Ordinarily, where a plaintiff challenges a zoning regulation as it is applied, the claim is ripe only when there has been a final decision and all state procedures to challenge the zoning decision have been exhausted. Seguin v. City of Sterling Heights, 968 F.2d 584, 588 (6th Cir.1992) (applying requirements of Williamson County Regional Planning Comm'n v. Hamilton Bank, 473 U.S. 172 (1985) to "as applied" zoning regulation challenges)). For this reason, the District Court did not abuse its discretion in denying reinstatement of plaintiff's claims that the Adult Entertainment Ordinance and the Parking Ordinance were unconstitutional as applied.


Plaintiff's facial First Amendment challenge to the Adult Entertainment Ordinance entertainment is not ripe because the facial challenge is so integrally interwoven with the "as applied" challenge that the claims are essentially the same. Furthermore, plaintiff's facial challenge does not meet the requirements of City of Lakewood v. Plain Dealer Publishing Co., 486 U.S. 750 (1988), where the court allowed the plaintiff to challenge a licensing statute without applying for a license only because the statute vested unbridled discretion in a government official. Id. at 755-57. In the present case, the Adult Entertainment Ordinance does not give the City unlimited discretion to grant or deny permits but instead establishes requirements for adult businesses and provides for notice and a public hearing.

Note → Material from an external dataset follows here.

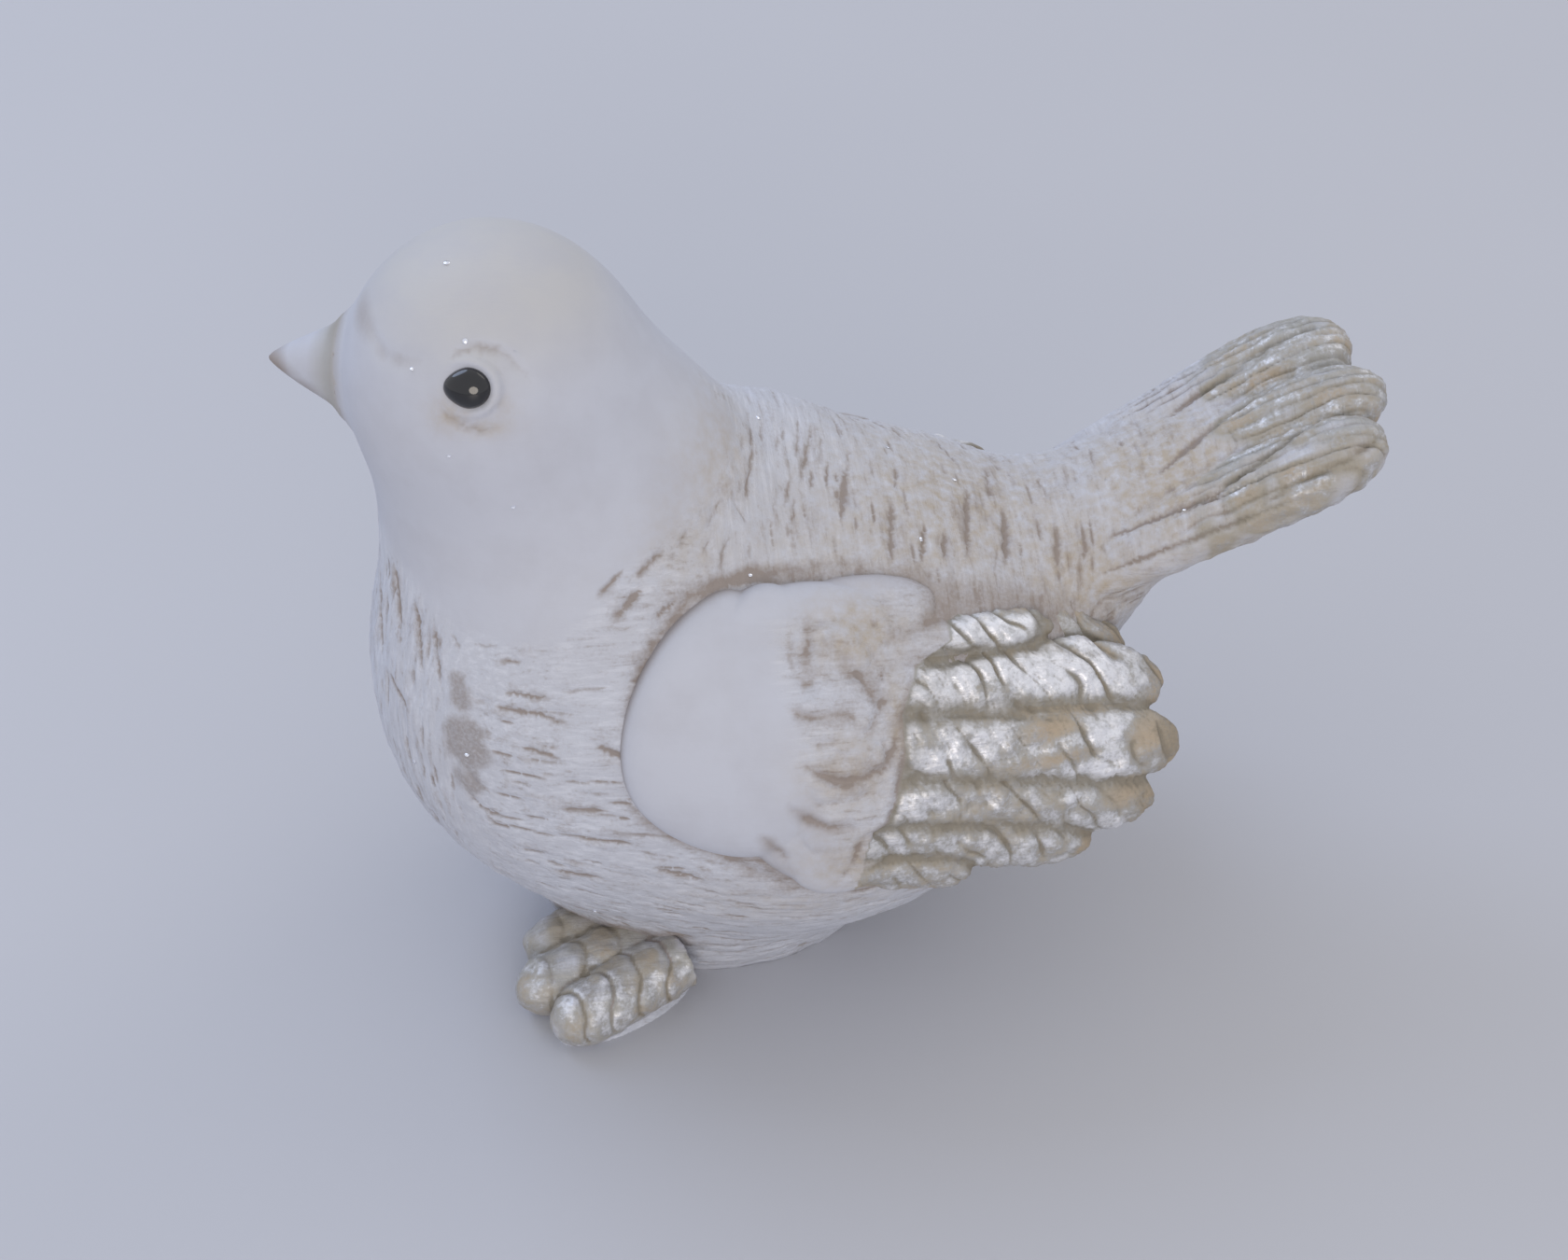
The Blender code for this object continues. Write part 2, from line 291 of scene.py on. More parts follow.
def makeLoft(start, end, normal, halfWidth, halfThickness, widthAt):
    start, end = Vector(start), Vector(end)
    turn = facing(end - start, Vector(normal))
    return {
        "start": np.array(start), "length": (end - start).length, "turn": turn,
        "along": np.array(turn.to_3x3().col[0]), "across": np.array(turn.to_3x3().col[1]),
        "up": np.array(turn.to_3x3().col[2]),
        "halfWidth": halfWidth, "halfThickness": halfThickness, "widthAt": widthAt,
    }


def addLoft(loft, stations=22, sides=36):
    clearSelection()
    bpy.ops.mesh.primitive_circle_add(vertices=sides, radius=mm, fill_type="NGON")
    piece = bpy.context.object
    steps = np.sin(np.pi / 2 * (np.arange(stations) + 0.5) / stations)
    widths = loft["widthAt"](steps)
    length = loft["length"] * mm
    editWhole(piece)
    first = (loft["halfThickness"] * widths[0], loft["halfWidth"] * widths[0], 1)
    bpy.ops.transform.resize(value=first, center_override=(0, 0, 0))
    bpy.ops.transform.translate(value=(0, 0, steps[0] * length))
    for i in range(1, stations):
        lift = (0, 0, (steps[i] - steps[i - 1]) * length)
        bpy.ops.mesh.extrude_region_move(TRANSFORM_OT_translate={"value": lift})
        ratio = widths[i] / widths[i - 1]
        bpy.ops.transform.resize(value=(ratio, ratio, 1), center_override=(0, 0, steps[i] * length))
    bpy.ops.object.mode_set(mode="OBJECT")
    zToX = Matrix(((0, 0, 1, 0), (0, 1, 0, 0), (-1, 0, 0, 0), (0, 0, 0, 1)))
    return settle(piece, loft["start"], loft["turn"] @ zToX)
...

Plaintiff further argues that even if it were required to exhaust its administrative remedies it has done so because plaintiff received a final adjudication from the ultimate municipal agency with authority over the matter. However, even though plaintiff could proceed no further through the City's appellate process, plaintiff was entitled to appeal to the Wayne County Circuit Court pursuant to MICH.COMP.LAWS ANN. Sec. 125.590 (West 1986). Plaintiff has made no showing that such an appeal would have been futile.


Finally, plaintiff argues that reinstatement should have been granted on the grounds that the City misrepresented material facts to the District Court. Specifically, plaintiff alleges that counsel for the City stated that she made telephone calls to plaintiff which purportedly are not recorded in the telephone company records. We need not address this contention because plaintiff's failure to pursue its administrative remedies provided a sufficient basis for the District Court's refusal to exercise its discretion to reinstate the action. Based upon the entire history of the case, we cannot say that the District Court abused its discretion in not reinstating the action. It was dismissed without prejudice and can be refiled.



For the foregoing reasons, we AFFIRM the District Court.